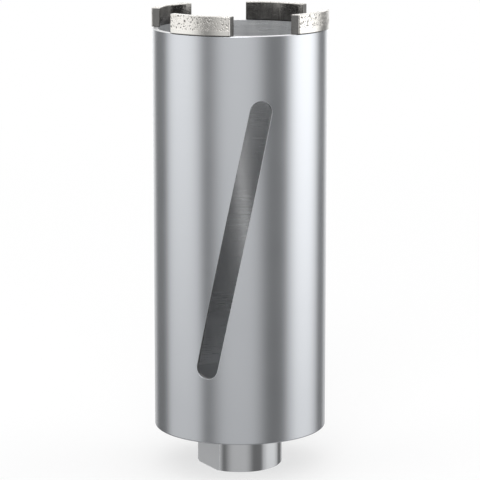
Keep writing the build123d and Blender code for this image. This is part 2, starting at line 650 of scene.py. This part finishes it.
def makeSegment(number, matrix):
    barrelOuter, _, _, rim = barrelSizes()
    half = [segment["length"] / 2, segment["thickness"] / 2, segment["height"] / 2]
    middle = barrelOuter + segment["standOff"] - half[1]
    shape = segmentBlock(half)
    noise.seed_set(segment["bendSeed"])
    turn = math.radians(segment["turn"] + 90 * (number - 1))
    c, s = math.cos(turn), math.sin(turn)
    pits, crystals = [], []

    # the grit on the straight block, and then the bend round the barrel
    for i, spot in enumerate(shape.points):
        spot, away = rounded(spot, half)
        height = spot.z + half[2]
        depth, pit, crystal = gritDepth(spot, away, segment["seeds"][number - 1], height)
        away.z *= min(1, height / segment["seam"])
        spot -= away * depth
        pits.append(pit)
        crystals.append(crystal)
        radius = middle + spot.y
        x, y = spot.x, -math.sqrt(radius ** 2 - spot.x ** 2)
        shape.points[i] = (x * c - y * s, x * s + y * c, rim + spot.z + half[2])

    thing = shape.build(f"cuttingSegment{number}", shading)
    thing.data.attributes.new("pit", "FLOAT", "POINT").data.foreach_set("value", pits)
    thing.data.attributes.new("crystal", "FLOAT", "POINT").data.foreach_set("value", crystals)
    thing.data.materials.append(matrix)
    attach(thing, "root")
    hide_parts(f"diamond_segment_{number}")
    print("segment", number, len(shape.faces), "faces")


def sinteredMatrix():
    mat = bpy.data.materials.new("sinteredMatrix")
    n = Nodes(mat)
    where, _, _, z, radius = n.place()
    outer, _, _, rim = barrelSizes()
    face, crown = outer + segment["standOff"], rim + segment["height"]
    boreFace, backing = face - segment["thickness"], rim + segment["backing"]

    # where on a segment: the ground faces, the bore side, the layer with diamonds, above the dark line of
    # weld and painted shadow
    ground = n.fade(radius, face - 0.42 * mm, face - 0.26 * mm)
    ground = ground.math("MAXIMUM", n.fade(z, crown - 0.36 * mm, crown - 0.22 * mm))
    bore = n.drop(radius, boreFace + 0.2 * mm, boreFace + 0.3 * mm)
    charged = n.fade(z, backing - 0.2 * mm, backing + 0.3 * mm)
    aboveSeam = n.fade(z, rim + 0.1 * mm, rim + 0.3 * mm)
    pit = n.add("Attribute", {"attribute_name": "pit"}, out=2)
    crystal = n.add("Attribute", {"attribute_name": "crystal"}, out=2)

    grain = n.noise(where, 1 / (0.34 * mm), 3, 0.7)
    clumps = n.noise(where, 1 / (3.0 * mm), 2)
    streaks = n.noise(n.stretch(where, 2400, 2400, 260), 1.0, 3)
    fallen = n.fade(pit + (grain - 0.5) * 0.4, 0.15, 0.6) * charged
    specks = n.fade(grain, 0.56, 0.7) * n.fade(clumps, 0.38, 0.55) * charged * 0.75
    dark = fallen.math("MAXIMUM", specks)

    worked = n.mix(charged, segment["backingTone"], n.mix(grain, *segment["ground"]))
    worked = n.mix(n.fade(crystal, 0.3, 0.7, 0.0, 0.7), worked, segment["crystalTone"])
    worked = n.mix(dark, worked, segment["pitTone"])
    # painted reflection: the bore side turns paler towards the top, speckled by the grain
    paintedReflection = n.fade(z, crown - 3.2 * mm, crown - 0.4 * mm) * n.fade(grain, 0.35, 0.65)
    lining = n.mix(paintedReflection * 0.5, n.mix(streaks, *segment["boreTones"]), segment["borePaintedReflection"])
    colour = n.mix(bore, n.mix(grain, *segment["endTones"]), lining)
    colour = n.mix(ground, colour, worked)
    # dark line along the weld: partly the weld's tone, partly painted shadow at the segment's foot
    colour = n.mix(aboveSeam, segment["weldAndPaintedShadowTone"], colour)
    rough = segment["roughness"] + dark * segment["pitRoughness"]
    rough = rough + (1 - ground) * (1 - bore) * segment["endRoughness"] - bore * 0.04 + grain * 0.09
    height = grain * (0.3 + charged * 0.7) * (1 - bore * 0.7)
    n.metal(colour, rough, n.bump(height, segment["markStrength"], segment["markDepth"]))
    return mat


studio = {
    # soft panels round the object: turn from the front towards +X, half width (degrees), light level
    "panels": {
        "front": (-2, 27, 0.8),
        "left": (-82, 23, 1.25),
        "right": (95, 21, 1.8),
        "back": (180, 22, 1.4),
    },
    "panelFade": 15,            # degrees, the soft edge of a panel to either side
    "room": 0.25,               # level between the panels
    "overhead": 1.02,
    "overheadRise": (0.35, 0.8),        # it takes over between these heights, as on a unit sphere
    "deepFall": 0.42,           # share that the panels lose far below the horizon
    "deepRise": (-0.42, -0.08),
    "brightFall": 0.24,         # share that the bright ones lose besides
    "brightRise": (-0.26, -0.08),
    "brightFrom": (0.85, 1.3),  # levels over which a panel counts as bright
    "floorSize": 12.0,          # half of its side
    "floorTone": 0.97,
    "floorGlow": 0.58,          # share of the floor's white that a shadow leaves
    "floorNear": 100 * mm,      # where the floor starts to pass into plain white
    "floorFar": 900 * mm,
    "keyTurn": -6,              # soft key lamp: degrees from the front, degrees up
    "keyRise": 30,
    "keyAim": 90 * mm,          # the height it points at
    "keyDistance": 1.5,
    "keySize": 0.8,
    "keyWatts": 4.6,
}


# 1 for a ray of one of the kinds named
def seenBy(n, *kinds):
    path = n.add("LightPath").socket.node.outputs
    seen = Wire(n, path[kinds[0]])
    for kind in kinds[1:]:
        seen = seen + Wire(n, path[kind])
    return seen.math("MINIMUM", 1.0)


def makeWorld():
    world = bpy.data.worlds.new("studio")
    bpy.context.scene.world = world
    n = Nodes(world)
    x, y, z = n.parts(n.add("TexCoord"))
    panels, across = studio["room"], (x * x + y * y).math("SQRT")
    for turn, half, strength in studio["panels"].values():
        towards, edge = math.radians(turn), studio["panelFade"]
        facing = (x * math.sin(towards) - y * math.cos(towards)) / across
        outside, within = math.cos(math.radians(half + edge)), math.cos(math.radians(half - edge))
        panels = n.fade(facing, outside, within) * (strength - studio["room"]) + panels
    deep = n.drop(z, *studio["deepRise"])
    bright = n.drop(z, *studio["brightRise"]) * n.fade(panels, *studio["brightFrom"])
    high = n.fade(z, *studio["overheadRise"])
    panels = panels * (1 - deep * studio["deepFall"] - bright * studio["brightFall"])
    level = panels * (1 - high) + high * studio["overhead"]
    seen = seenBy(n, "Is Camera Ray", "Is Transmission Ray")
    level = level * (1 - seen) + seen       # plain white behind the object
    n.add("OutputWorld", {}, {0: n.add("Background", {}, {0: (1, 1, 1, 1), 1: level})})
    print("world:", len(studio["panels"]), "panels")


def makeKey():
    data = bpy.data.lights.new("keyLamp", "AREA")
    data.size, data.energy = studio["keySize"], studio["keyWatts"]
    lamp = bpy.data.objects.new("keyLamp", data)
    bpy.context.collection.objects.link(lamp)
    rise, far = math.radians(studio["keyRise"]), studio["keyDistance"]
    aim = Vector((0, 0, studio["keyAim"]))
    away = polar(math.radians(studio["keyTurn"]), far * math.cos(rise), far * math.sin(rise))
    lamp.location = aim + Vector(away)
    lamp.rotation_euler = (aim - lamp.location).to_track_quat("-Z", "Y").to_euler()
    print("key lamp:", studio["keyWatts"], "W")


def makeFloor():
    size, tone = studio["floorSize"], studio["floorTone"]
    shape = Shape()
    shape.face([(-size, -size, 0), (size, -size, 0), (size, size, 0), (-size, size, 0)])
    floor = shape.build("floor", shading)
    mat = bpy.data.materials.new("floorPaper")
    n = Nodes(mat)
    paper = n.add("BsdfDiffuse", {}, {0: (tone, tone, tone, 1)})
    glow = n.add("Emission", {}, {0: (1, 1, 1, 1), 1: 1.0})
    away = n.place()[-1]
    share = n.fade(away, studio["floorNear"], studio["floorFar"], studio["floorGlow"], 1.0)
    white = n.add("MixShader", {}, {0: share, 1: paper, 2: glow})
    seen = seenBy(n, "Is Camera Ray", "Is Glossy Ray", "Is Transmission Ray")
    n.add("OutputMaterial", {}, {0: n.add("MixShader", {}, {0: seen, 1: paper, 2: white})})
    floor.data.materials.append(mat)
    floor.visible_glossy = False    # the steel shows the panels right down to its foot
    print("floor:", 2 * size, "m")


view = {
    "eye": (3 * mm, -856 * mm, 248 * mm),
    "aim": (0, 0, 84.5 * mm),
    "lens": 177,
    "sensor": 36,
    "nearest": 0.01,            # metres that the camera sees from and to
    "farthest": 20,
}


def makeCamera():
    data = bpy.data.cameras.new("camera")
    camera = bpy.data.objects.new("camera", data)
    bpy.context.collection.objects.link(camera)
    camera.location = view["eye"]
    camera.rotation_euler = (Vector(view["aim"]) - camera.location).to_track_quat("-Z", "Y").to_euler()
    data.lens, data.sensor_width = view["lens"], view["sensor"]
    data.clip_start, data.clip_end = view["nearest"], view["farthest"]
    bpy.context.scene.camera = camera
    print("camera: lens", view["lens"])


makeBarrel()
makeHub()
diamondMatrix = sinteredMatrix()
for number in (1, 2, 3, 4):
    makeSegment(number, diamondMatrix)
makeWorld()
makeKey()
makeFloor()
makeCamera()
bpy.context.scene.view_settings.view_transform = "Standard"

_Given exercise:_ Return only the lines from the beginning of the material up to and including the line with "pits, crystals = [], []", exactly as written.

_Written solution:_
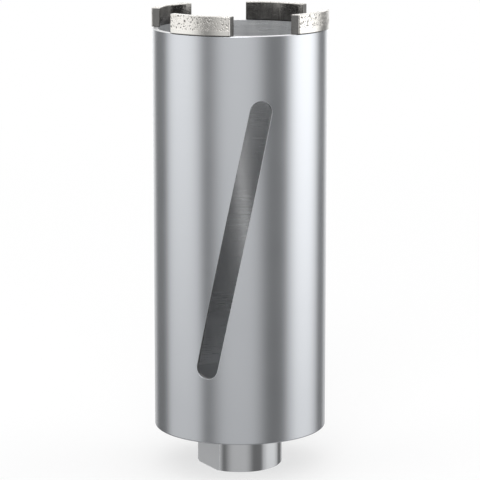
Keep writing the build123d and Blender code for this image. This is part 2, starting at line 650 of scene.py. This part finishes it.
def makeSegment(number, matrix):
    barrelOuter, _, _, rim = barrelSizes()
    half = [segment["length"] / 2, segment["thickness"] / 2, segment["height"] / 2]
    middle = barrelOuter + segment["standOff"] - half[1]
    shape = segmentBlock(half)
    noise.seed_set(segment["bendSeed"])
    turn = math.radians(segment["turn"] + 90 * (number - 1))
    c, s = math.cos(turn), math.sin(turn)
    pits, crystals = [], []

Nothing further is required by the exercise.